After a photographic detour to Dildo, we pointed the bikes toward Conception Bay where we had booked a room. Ahead, a deep hole lay hidden by the uniform colour of the trail's dirt. I was almost on top of it before I noticed.
I chopped the throttle to get some engine braking, entering the hole at over 30 km/h. The suspension bottomed, and then I was launched upward with the engine racing, tires off the ground.
Upon landing, an ominous rubbing sound announced that a strap had broken, causing both saddlebags to fall into the rear wheel. My speedometer cable was also broken. Some trailside repairs allowed us to continue.
The trail at Holyrood followed the waterline of the bay, sandwiching us between boardwalk and beach in high winds and steady rain. People on the boardwalk watched us negotiate the large stones. That night we enjoyed local Quidi Vidi brew while attending a festival of Newfoundland music.
The next morning, it was 5C and raining harder. This section of trail was near residential and commercial properties, forcing us to cross many roads.
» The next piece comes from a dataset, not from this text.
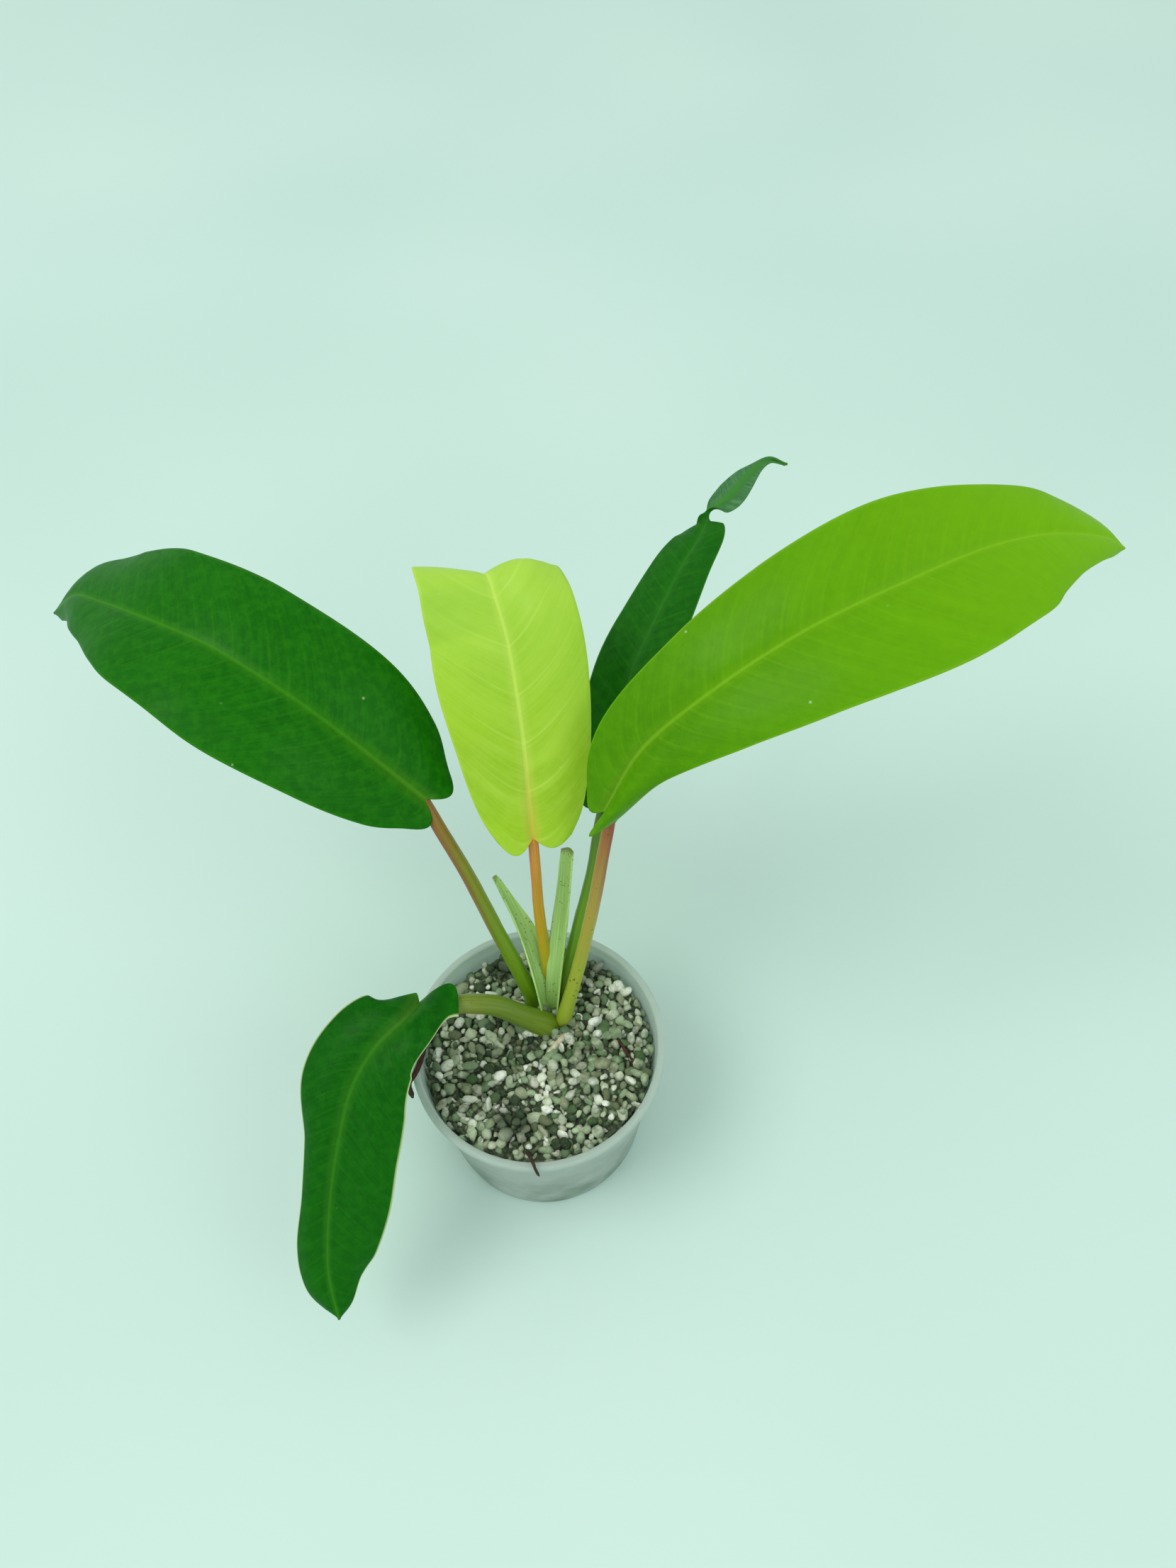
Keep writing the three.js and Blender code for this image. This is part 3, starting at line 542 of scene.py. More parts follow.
# Damp fines between the stones: nearly black green-brown
def finesMaterial():
    material, tree, shader = newMaterial("damp pumice fines", Roughness=0.95)
    add = partial(addNode, tree)
    place = add(coordinates, output="Object")
    speckle = add(noise, {"Vector": place, "Scale": 1 / 0.0015, "Detail": 3.0})
    tone = add(spread, {0: speckle, 1: 0.4, 2: 0.7, 3: 0.0, 4: 1.0})
    colour = add(mix, {0: tone, 6: paint("#343e2c"), 7: paint("#6e7a60")}, output=2, data_type="RGBA")
    link(tree, colour, shader, "Base Color")
    return material


# Natural polypropylene, injection moulded: thin, milky, lets light through but blurs what is behind it
def potMaterial():
    material, tree, shader = newMaterial(
        "natural polypropylene", IOR=1.2, Transmission_Weight=0.4, Subsurface_Weight=1.0, Subsurface_Scale=4 * mm,
        Subsurface_Radius=(1.0, 1.0, 1.0))
    add = partial(addNode, tree)
    place = add(coordinates, output="Object")
    # grey-green mottles in the plastic, with painted shade: they grow darker towards the floor
    cloud = add(noise, {"Vector": place, "Scale": 1 / 0.02, "Detail": 3.0})
    mottleAndLowShade = add(spread, {0: cloud, 1: 0.38, 2: 0.65, 3: 0.0, 4: 1.0})
    # painted shade: the mottles are strongest at the foot and fade out just below the lip
    height = add(separate, {0: place}, output=2)
    low = add(spread, {0: height, 1: 0.0, 2: 0.064, 3: 1.0, 4: 0.0})
    mottleAndLowShade = add(maths, {0: mottleAndLowShade, 1: low}, operation="MULTIPLY")
    colour = add(mix, {0: mottleAndLowShade, 6: paint("#c2d2c9"), 7: paint("#74907c")}, output=2, data_type="RGBA")
    link(tree, colour, shader, "Base Color")
    fine = add(noise, {"Vector": place, "Scale": 1 / 0.004, "Detail": 2.0})
    haze = add(spread, {0: fine, 1: 0.3, 2: 0.7, 3: 0.42, 4: 0.55})
    link(tree, haze, shader, "Roughness")
    bump = add(bumps, {"Height": fine, "Strength": 0.15, "Distance": 0.2 * mm})
    link(tree, bump, shader, "Normal")
    return material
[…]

The hassle was made worse by the KLR's rough engine response. Water had been sucked into the carb by a low hanging breathing tube, a known KLR issue.
We decided our rail trail excursion had come to a close and got back on the road for the short distance to mile zero of the Trans Canada Trail in St. John's.
Our only regret was not seeing a single moose.
On our final evening, we were made welcome by my brother's wife's family for some honest-to-goodness home cooking.
Municipalities in the province, such as Conception Bay, are debating whether to take control of the T'Railway trail to close it to motorized traffic.
On the other side of the debate are the cottagers and the pervasive ATV culture, assuring a strong lobby for the status quo.
If more trails were closed, something would be lost that makes the T'Railway a special experience.
That night felt like the end, but really it wasn't.
After a 14-hour ferry ride from Argentia to North Sydney, N.S., we followed the asphalt back roads home through Nova Scotia, New Brunswick and Quebec.
They were good fun, but compared to the rail trail, the reward just wasn't there.